[Stored records]
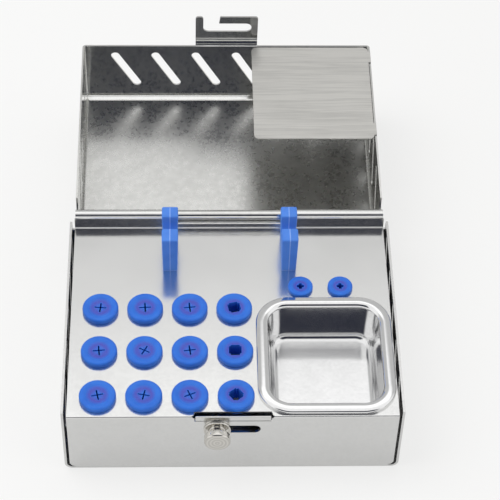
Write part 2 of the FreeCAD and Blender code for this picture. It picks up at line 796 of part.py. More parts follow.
def large_plugs():
    """The grid of large plugs: cross slits, and square sockets in the last column."""
    plugs = []
    for x, y, number in plug_places():
        body = silicone_plug(f"plug_{number + 1:02d}", s.plug_flange, s.plug_height, s.plug_stem,
                             s.plug_bead, s.plug_tail, s.plug_tail_depth)
        if number % PLUG_COLUMNS == SOCKET_COLUMN:
            pierce(body, s.plug_socket, s.plug_socket_arm)
        else:
            pierce(body, s.plug_slit_length, s.plug_slit_width)
        plugs.append(place(body, x, y, s.deck_height, SLIT_TURNS[number]))
    return plugs


def small_plugs():
    """Two small plugs behind the cup."""
    plugs = []
    ratio = s.small_plug_stem / s.plug_stem
    for side, (x, y) in zip(("left", "right"), small_plug_places()):
        body = silicone_plug(f"small_plug_{side}", s.small_plug_flange, s.small_plug_height, s.small_plug_stem,
                             s.plug_bead * ratio, s.plug_tail * ratio, s.plug_tail_depth)
        pierce(body, s.small_plug_hole, s.small_plug_hole_arm)
        plugs.append(place(body, x, y, s.deck_height))
    return plugs


def wrench_bracket(name, x):
    """Silicone post with a round-bottomed notch that holds a wrench, tongued into the deck."""
    body = new_body(name)
    zero = as_size(0)
    length = bracket_length
    top = s.bracket_height
    notch_near = s.bracket_front_lobe
    notch_far = notch_near + s.bracket_notch
    notch_floor = top - s.bracket_notch_depth
    side = Drawing(body, "Side", "YZ")
    side.outline([
        (zero, zero), (length, zero), (length, top), (notch_far, top), (notch_far, notch_floor),
        (notch_near, notch_floor), (notch_near, top), (zero, top),
    ])
    pad(body, side, s.bracket_width, both_ways=True)
    half = s.bracket_width / 2
    foot = s.bracket_foot_width / 2
    taper = Drawing(body, "Taper", "XZ")
    taper.outline([(foot, zero), (half + 1, zero), (half + 1, top), (half, top)])
    taper.outline([(-foot, zero), (-half, top), (-half - 1, top), (-half - 1, zero)])
    cut(body, taper, length * 3, both_ways=True)
    round_edges(body, lambda e: level_at(e, notch_floor.value) and along_x(e), s.bracket_notch / 2 - s.soft_gap)
    near, far = bracket_tongue_span()
    start = bracket_y
    tongue = Drawing(body, "Tongue", "XY")
    tongue.box(-s.bracket_tongue / 2, s.bracket_tongue / 2, near - start, far - start)
    pad(body, tongue, s.deck_sheet + s.soft_gap, reverse=True)
    bead = Drawing(body, "Bead", "XY", -(s.deck_sheet + s.soft_gap))
    bead.box(-s.bracket_bead / 2, s.bracket_bead / 2, near - start, far - start)
    pad(body, bead, s.bracket_bead_depth, reverse=True)
    ends = (0.0, notch_near.value, notch_far.value, length.value)

    def top_corner(edge):
        return along_x(edge) and level_at(edge, top.value) and any(is_near(box_of(edge).YMin, y) for y in ends)

    round_edges(body, top_corner, s.bracket_corner)
    return place(body, x, start, s.deck_height)


def lock_knob():
    """Turned knob of the latch: head, neck, flange on the wall and shank through it."""
    body = new_body("lock_knob")
    profile = Drawing(body, "Profile", "YZ", knob_x)
    zero = as_size(0)
    flange_rear = front - s.running_gap
    flange_front = flange_rear - s.knob_flange_thick
    neck_end = flange_front - s.knob_neck_length
    head_end = neck_end - s.knob_head_length
    head = s.knob_head / 2
    tail = front + s.deck_sheet + s.latch_depth + s.washer_thick + s.rivet_stand
    shank = s.shank_diameter / 2
    edge = s.knob_edge
    profile.raise_origin(knob_z)
    profile.outline([
        (tail, zero), (tail, shank), (flange_rear, shank), (flange_rear, s.knob_flange / 2),
        (flange_front, s.knob_flange / 2), (flange_front, s.knob_neck / 2), (neck_end, s.knob_neck / 2),
        (neck_end, head - edge), (neck_end - edge, head), (head_end + edge, head), (head_end, head - edge),
        (head_end, zero),
    ])
    revolve(body, profile, "H_Axis")
    return body


def knob_washer():
    """Washer riveted on the shank behind the front wall."""
    body = new_body("knob_washer")
    face = front + s.deck_sheet + s.latch_depth + s.washer_thick
    ring = Drawing(body, "Section", "XZ", -face)
    ring.circle(knob_x, knob_z, s.washer_diameter / 2)
    ring.circle(knob_x, knob_z, s.shank_diameter / 2 + s.pin_clearance)
    pad(body, ring, s.washer_thick)
    return body


def check(objects):
    """Stop if any object failed or any piece is not one valid solid."""
    for item in objects:
        if "Invalid" in item.State or "Error" in item.State:
            raise RuntimeError(f"{item.Label} failed: {item.State}")
    for item in objects:
        if item.TypeId == "PartDesign::Body":
            shape = item.Shape
            if shape.isNull() or not shape.isValid() or len(shape.Solids) != 1:
                raise RuntimeError(f"{item.Label} is not one valid solid")


def main():
    """Build every piece, check it and write it."""
    bodies = [base_tray(), deck_sheet(), lid_shell(), cup_cover(), hinge_pin(), sample_cup()]
    bodies += large_plugs()
    bodies += small_plugs()
    for side, share in (("left", s.bracket_left_share), ("right", s.bracket_right_share)):
        bodies.append(wrench_bracket(f"bracket_{side}", s.box_width * share))
    bodies += [lock_knob(), knob_washer()]
    doc.recompute()
    check(doc.Objects)
    os.makedirs("parts", exist_ok=True)
    for body in bodies:
        body.Shape.exportStep(f"parts/{body.Label}.step")


main()
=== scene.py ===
import logging
import math
from dataclasses import dataclass, field
from enum import Enum
from typing import Callable, Sequence

import bmesh
import bpy
from mathutils import Matrix, Vector


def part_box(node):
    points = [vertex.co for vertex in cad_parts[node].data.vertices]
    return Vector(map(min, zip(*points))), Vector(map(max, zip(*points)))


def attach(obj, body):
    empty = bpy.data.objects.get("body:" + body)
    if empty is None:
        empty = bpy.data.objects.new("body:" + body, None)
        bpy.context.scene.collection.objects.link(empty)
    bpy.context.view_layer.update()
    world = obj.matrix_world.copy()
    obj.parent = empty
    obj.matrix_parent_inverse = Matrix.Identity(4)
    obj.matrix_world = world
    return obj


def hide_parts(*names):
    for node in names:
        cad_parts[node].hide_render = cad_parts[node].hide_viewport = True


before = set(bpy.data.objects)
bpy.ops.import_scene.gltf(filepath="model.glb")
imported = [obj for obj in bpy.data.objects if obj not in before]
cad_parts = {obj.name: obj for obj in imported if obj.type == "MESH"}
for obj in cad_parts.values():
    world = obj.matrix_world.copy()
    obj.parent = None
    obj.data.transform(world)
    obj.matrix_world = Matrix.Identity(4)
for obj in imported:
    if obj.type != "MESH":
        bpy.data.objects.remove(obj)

logging.basicConfig(level=logging.INFO, format="%(message)s")
log = logging.getLogger("instrument_box")

FLOAT = "NodeSocketFloat"
MM = 0.001
MERGE = 2e-6
MERGE_RESHAPED = 3e-5
FLAT_EDGE = 1e-6
QUARTER = math.radians(90)
WAVE_PERIOD = 0.31
Colour = tuple[float, float, float]
Point = tuple[float, float, float]
Place = tuple[float, float]
Profile = list[Place]
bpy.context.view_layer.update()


class Side(Enum):
    """Left and right as one stands before the box."""

    LEFT = "left"
    RIGHT = "right"


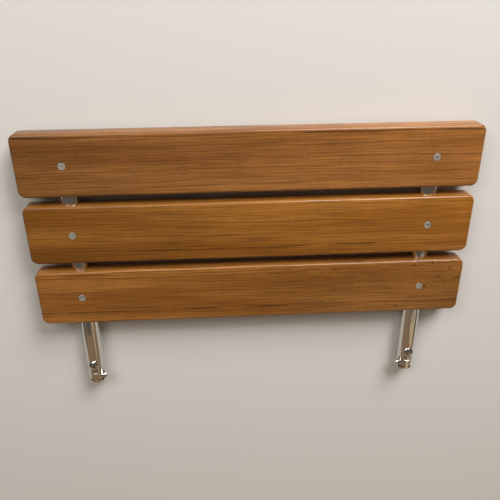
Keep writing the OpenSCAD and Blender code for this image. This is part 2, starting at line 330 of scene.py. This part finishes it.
def plain_steel(name, colour, roughness):
    """Tumbled stainless or zinc-plated steel: an even, slightly grained satin."""
    material, tree, shader, coords = new_material(name)
    grain = stretched_noise(tree, coords.outputs["Object"], (0.5, 0.5, 0.5), 3)
    shade = remap(tree, grain, 0.3, 0.7, 0.85, 1.08)
    tone = add_node(tree, "ShaderNodeHueSaturation", {"Color": (*colour, 1), "Value": shade})
    tree.links.new(tone.outputs[0], shader.inputs["Base Color"])
    tree.links.new(remap(tree, grain, 0.3, 0.7, roughness * 0.8, roughness * 1.25),
                   shader.inputs["Roughness"])
    shader.inputs["Metallic"].default_value = 1
    return material


def moulded_plastic(name, colour, roughness):
    """Injection-moulded nylon or polyethylene: fine spark-eroded texture, about 0.3 mm."""
    material, tree, shader, coords = new_material(name)
    grain = stretched_noise(tree, coords.outputs["Object"], (0.3, 0.3, 0.3), 2)
    shade = remap(tree, grain, 0.3, 0.7, 0.9, 1.1)
    tone = add_node(tree, "ShaderNodeHueSaturation", {"Color": (*colour, 1), "Value": shade})
    tree.links.new(tone.outputs[0], shader.inputs["Base Color"])
    bump = add_node(tree, "ShaderNodeBump",
                    {"Height": grain, "Strength": 0.3, "Distance": 0.03 * MM})
    tree.links.new(bump.outputs[0], shader.inputs["Normal"])
    shader.inputs["Roughness"].default_value = roughness
    return material


def painted_board(name, colour):
    """Matt emulsion on a smooth board, with a faint roller texture of about 4 mm."""
    material, tree, shader, coords = new_material(name)
    stipple = stretched_noise(tree, coords.outputs["Object"], (4, 4, 4), 2)
    shader.inputs["Base Color"].default_value = (*colour, 1)
    shader.inputs["Roughness"].default_value = 0.75
    bump = add_node(tree, "ShaderNodeBump",
                    {"Height": stipple, "Strength": 0.12, "Distance": 0.2 * MM})
    tree.links.new(bump.outputs[0], shader.inputs["Normal"])
    return material


# ---------------------------------------------------------------- modelling helpers


def deselect():
    """Leaves edit mode, with nothing selected."""
    if bpy.context.object and bpy.context.object.mode != "OBJECT":
        bpy.ops.object.mode_set(mode="OBJECT")
    bpy.ops.object.select_all(action="DESELECT")


def pick(obj):
    """Makes obj the one selected and active object."""
    deselect()
    obj.select_set(True)
    bpy.context.view_layer.objects.active = obj


def box_between(low, high):
    """A cube primitive stretched to fill low..high, with its place in its mesh."""
    deselect()
    low, high = Vector(low), Vector(high)
    bpy.ops.mesh.primitive_cube_add(size=1, location=(low + high) / 2)
    bpy.context.object.scale = high - low
    bpy.ops.object.transform_apply(location=True, rotation=True, scale=True)
    return bpy.context.object


def rod(axis, radius, start, end, segments=64):
    """A cylinder along axis X, Y or Z, from the point start to the point end."""
    deselect()
    start, end = Vector(start), Vector(end)
    turn = {"X": (0, radians(90), 0), "Y": (radians(-90), 0, 0), "Z": (0, 0, 0)}[axis]
    bpy.ops.mesh.primitive_cylinder_add(
        vertices=segments, radius=radius, depth=(end - start).length,
        location=(start + end) / 2, rotation=turn)
    bpy.ops.object.transform_apply(location=True, rotation=True, scale=True)
    return bpy.context.object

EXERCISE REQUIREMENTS
Which lines above contain the word "imported"? Copy each of them.

EXPECTED OUTPUT
imported = [obj for obj in bpy.data.objects if obj not in before]
cad_parts = {obj.name: obj for obj in imported if obj.type == "MESH"}
for obj in imported:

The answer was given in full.